You are viewing a plain text version of this content. The canonical link for it is here.

Posted to solr-user@lucene.apache.org by Mark Bennett <mb...@ideaeng.com> on 2009/08/24 19:47:45 UTC

Clarifications to Synonym Filter Wiki entry? (1 of 2)

There are a couple of things about the Solr Thesaurus doc that I'd like to
confirm / understand.
http://wiki.apache.org/solr/AnalyzersTokenizersTokenFilters#SynonymFilter

I believe the following section is a bit misleading; I'm sure it's correct
for the case it describes, but there's another case I've tested, which on
the surface seemed similar, but where the actual results were different and
in hindsight not really a conflict, just a surprise.

At the bottom of the gray Synonym file format box it shows the example:
    #multiple synonym mapping entries are merged.
    foo => foo bar
    foo => baz
    #is equivalent to
    foo => foo bar, baz

Whereas I was using non-explicit / reflexive mappings with overlapping
terms, for example:
    A, B, C, D
    A, E, I, O, U
(assume these are real non-single-letter words, the word "a" is often
stopped out of course)

Assuming expand="true", and reading the wiki, I would have thought the
groups would be merged, to be effectively:
    A, B, C, D, E, I, O, U

This is NOT the case, which is actually good in my opinion.

At index time, if an A is seen, it WILL be expanded to also include B, C, D
and E, I, O, U.  This is true even if A is not listed first.

However, if the indexer encounters B, it will ONLY be expanded with A, C and
D.  Similarly, E will be augmented with A, I, O and U.

I tested this by actually looking at the word index with Luke.

If you DID want the merged behavior, where D would expand to match all 9
letters you can either:
1: Put the synonym filter in the pipeline twice, along with the remove
duplicates filter
OR
2: Use the synonym filter at both index and query time

Does anybody disagree with this?

And what should be added to the Wiki doc?

--
Mark Bennett / New Idea Engineering, Inc. / mbennett@ideaeng.com
Direct: 408-733-0387 / Main: 866-IDEA-ENG / Cell: 408-829-6513

Re: Clarifications to Synonym Filter Wiki entry? (1 of 2)

Posted by Chris Hostetter <ho...@fucit.org>.

: I believe the following section is a bit misleading; I'm sure it's correct
: for the case it describes, but there's another case I've tested, which on
: the surface seemed similar, but where the actual results were different and
: in hindsight not really a conflict, just a surprise.

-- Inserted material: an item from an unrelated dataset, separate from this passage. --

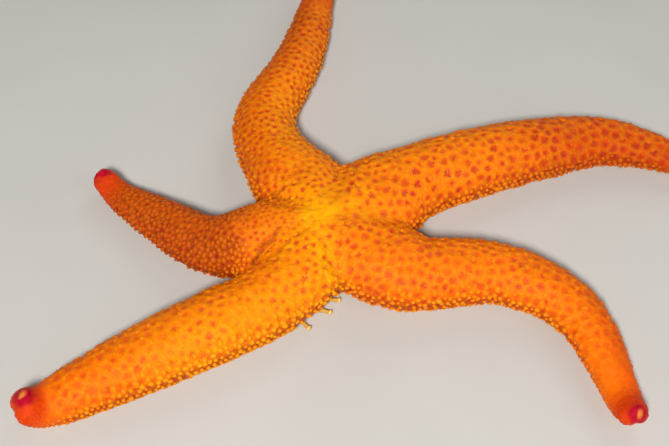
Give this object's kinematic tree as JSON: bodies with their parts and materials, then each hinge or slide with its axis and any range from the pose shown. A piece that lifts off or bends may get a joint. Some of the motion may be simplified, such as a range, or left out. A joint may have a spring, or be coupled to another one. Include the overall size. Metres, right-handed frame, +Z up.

the crux of the issue is that *lines* in the file with only commas (no =>) 
are ambiguious, and only have meaning once the "expand" property is evaluated.  
once that's done then you have a list of *mappings* ... and it's the 
mappings that get merged.

: I tested this by actually looking at the word index with Luke.

FYI: an easy way to test it would probably be the analysis.jsp page

: If you DID want the merged behavior, where D would expand to match all 9
: letters you can either:
: 1: Put the synonym filter in the pipeline twice, along with the remove
: duplicates filter
: OR
: 2: Use the synonym filter at both index and query time

using the filter at query time with expand=true would wreck havoc with 
phrase queries ... your best bet is to be more explicit when expressing 
the mappings in the file.

: And what should be added to the Wiki doc?

Add whatever you think would help ... users discovering behavior for hte 
first time are the best people to write documentation, because the devs 
who know the code really well don't apprecaite what isn't obvious.



-Hoss